There are several cases when filing for bankruptcy can help you regain your life back and turn out as the right decision to make. Below we will review three main cases when this is the right option:

  1. You want to save your home from foreclosure
    If you have defaulted on your mortgage you might be faced with a foreclosure and losing your home. If you want to save it, filing for bankruptcy may be your last option, especially if you didn’t manage to renegotiate the payment plan with your lender. A Chapter 13 bankruptcy will allow you to save your home and strip a second mortgage if it has no equity. As a result of your petition you can get a 3 to 5 year repayment plan that will allow you to catch up on your payments. This kind of filing is suitable if you believe that your situation is temporary and you will be able to get back on track after the period is over.
  2. You want to discharge unpaid debts
    If you are faced with a lot of unpaid medical or other debts and you have no property or sufficient cash flow to repay them, even if you renegotiate your payment plan, then your option is filing for bankruptcy. You will strip off the debt and after a certain period of time you will be able to resume your life.
  3. You want to eliminate your student loans
    As student loans do not fall into the same category as other debt when it comes to bankruptcy, the procedure for discharging them is a bit more complicated. Some attorneys refuse to deal with that, however there are many who will do it and will lead you to a successful end. One of the essential requirements in order to bankrupt your student loans is to pass the Brunner test to prove that they are undue hardship. Basically you answer three questions that your current situation doesn’t allow you to maintain a minimum standard of living while repaying the loans, that this financial situation is likely to continue over a long period of time and that you have made a good faith effort to repay your loans. There are successful cases of attorneys and doctors who have managed to discharge their student loans through bankruptcy, so you could do it too. Make sure to find the right attorney and they will do the job for you.

The 7 steps of a bankruptcy process

The process of filing for bankruptcy is not that complicated and unmanageable but is far from too simple as well. There are certain steps that should be followed and stages to be completed without which the process cannot be successfully finalized. Bear in mind that there are specifications which differ from state to state, despite that the overall procedure is the same. Therefore you shall speak to a reliable local bankruptcy attorney who is aware of the precise details in your region.

Now, once you have made up your mind, here are the steps to follow:

  1. Attend credit counseling – you have to complete a course in credit counseling and debtor education before you file your bankruptcy petition. At the end of the course you receive a certificate, which has to be presented in the court alongside your other documents. The course is usually about 2 hours and costs round $50 but there might be discounts or no fee if you are financially challenged.
  2. Fill out an Intake form – every attorney office has an intake form that you need to fill out.
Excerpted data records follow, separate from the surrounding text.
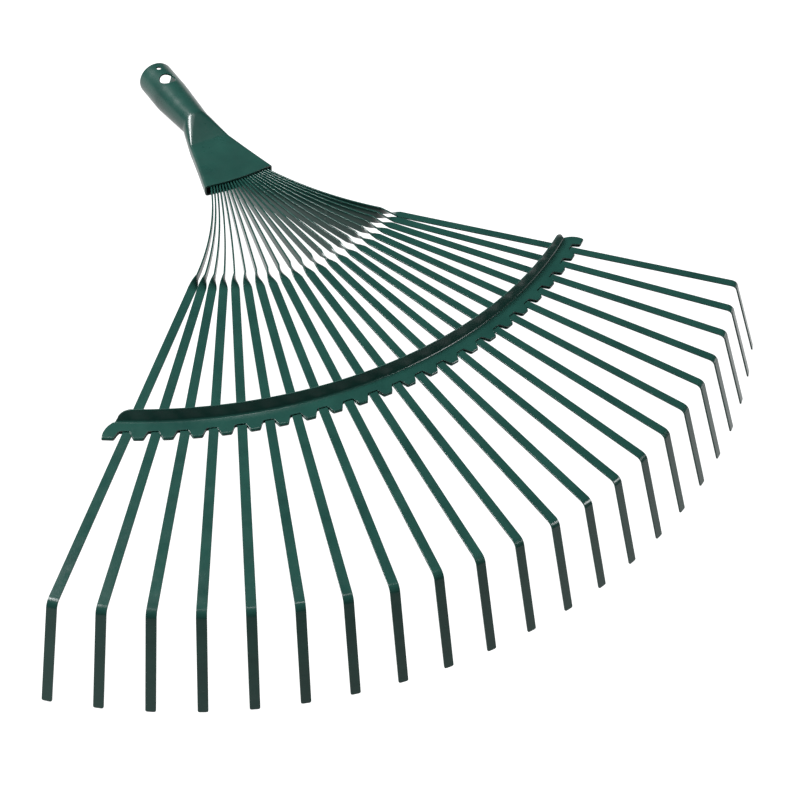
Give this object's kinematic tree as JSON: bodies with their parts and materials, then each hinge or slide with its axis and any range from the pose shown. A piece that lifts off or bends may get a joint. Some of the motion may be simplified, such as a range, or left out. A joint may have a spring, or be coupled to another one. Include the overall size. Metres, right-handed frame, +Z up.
{
  "type": "lawn rake head",
  "caption": "Fan-shaped head of a lawn rake: flat steel spring tines with down-turned ends, held in a pressed handle socket and spaced by a folded cross brace",
  "frame": {"origin": "centre of the bottom of the bounding box, on the ground the head rests on", "axes": "+Z up; the tines reach towards -Y and the handle socket opens towards +Y; X runs across the fan"},
  "size_m": [0.4824, 0.4626, 0.0571],
  "materials": {
    "socket_coat": "gloss dark green powder coat on pressed steel",
    "brace_coat": "gloss dark green powder coat on folded steel sheet",
    "tine_coat": "gloss dark green powder coat on spring steel strip",
    "rod_steel": "plain drawn steel rod"
  },
  "bodies": {
    "root": {"handle_socket": "socket_coat", "cross_brace": "brace_coat", "tine_retaining_rod": "rod_steel", "tine_01": "tine_coat", "tine_02": "tine_coat", "tine_03": "tine_coat", "tine_04": "tine_coat", "tine_05": "tine_coat", "tine_06": "tine_coat", "tine_07": "tine_coat", "tine_08": "tine_coat", "tine_09": "tine_coat", "tine_10": "tine_coat", "tine_11": "tine_coat", "tine_12": "tine_coat", "tine_13": "tine_coat", "tine_14": "tine_coat", "tine_15": "tine_coat", "tine_16": "tine_coat", "tine_17": "tine_coat", "tine_18": "tine_coat", "tine_19": "tine_coat", "tine_20": "tine_coat", "tine_21": "tine_coat", "tine_22": "tine_coat"}
  },
  "joints": []
}
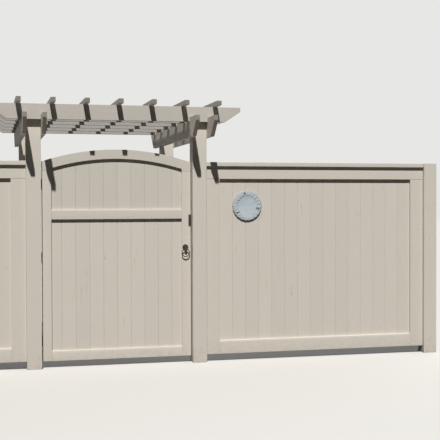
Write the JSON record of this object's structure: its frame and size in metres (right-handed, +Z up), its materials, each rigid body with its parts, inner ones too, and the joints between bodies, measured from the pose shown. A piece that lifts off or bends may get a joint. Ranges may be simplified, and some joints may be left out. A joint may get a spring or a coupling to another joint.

It can be done either online or on the spot depending on the practice. It contains information on your property, budget and debts and used to prepare your petition.
  3. Prepare your documents – you need to gather and prepare all the necessary documents for the petition. The court requires to receive them in PDF format.
  4. Claim your additional benefits – when you file for bankruptcy there are some additional benefits, discharges or special tools that you can take advantage of. A good bankruptcy attorney knows about them and will request them specifically when submitting your claim. Filing on your own often means losing these benefits as they should be asked for and are not automatically added to the petition.
  5. Attend the 341 Meeting of Creditors hearing – after the petition is filed the court assigns a Trustee and a 341 Meeting of Creditors hearing is scheduled within 4-6 weeks afterwards. For a Chapter 13 Bankruptcy a Confirmation hearing is also scheduled. Both meetings can be on the same day or at different times, depending on the specific state regulations. On this meeting you will be asked certain questions in order for the Trustee to determine whether you have given accurate information and decide on your petition.
  6. Complete a financial management course – after your bankruptcy case is filed and you know the case number you should attend a financial management course. You are not going to receive the final court discharge without presenting a certificate for it. It also lasts about 2 hours and costs round $50.
  7. Look for credit record repair – after a bankruptcy case your credit score will suffer. Therefore it is good if you can look for some ways to remedy that. Some bankruptcy attorneys are offering help in this direction as well by giving advice on what to do or with whom to get in touch in order to achieve that. Simply ask your attorney if they can assist you with something like this at the end of your bankruptcy case.

At the end of the day bankruptcy is not a very pleasant but totally manageable process with the assistance of a competent attorney. Make sure to find the right one who is working in your area and who has sufficient time to spend on your personal case.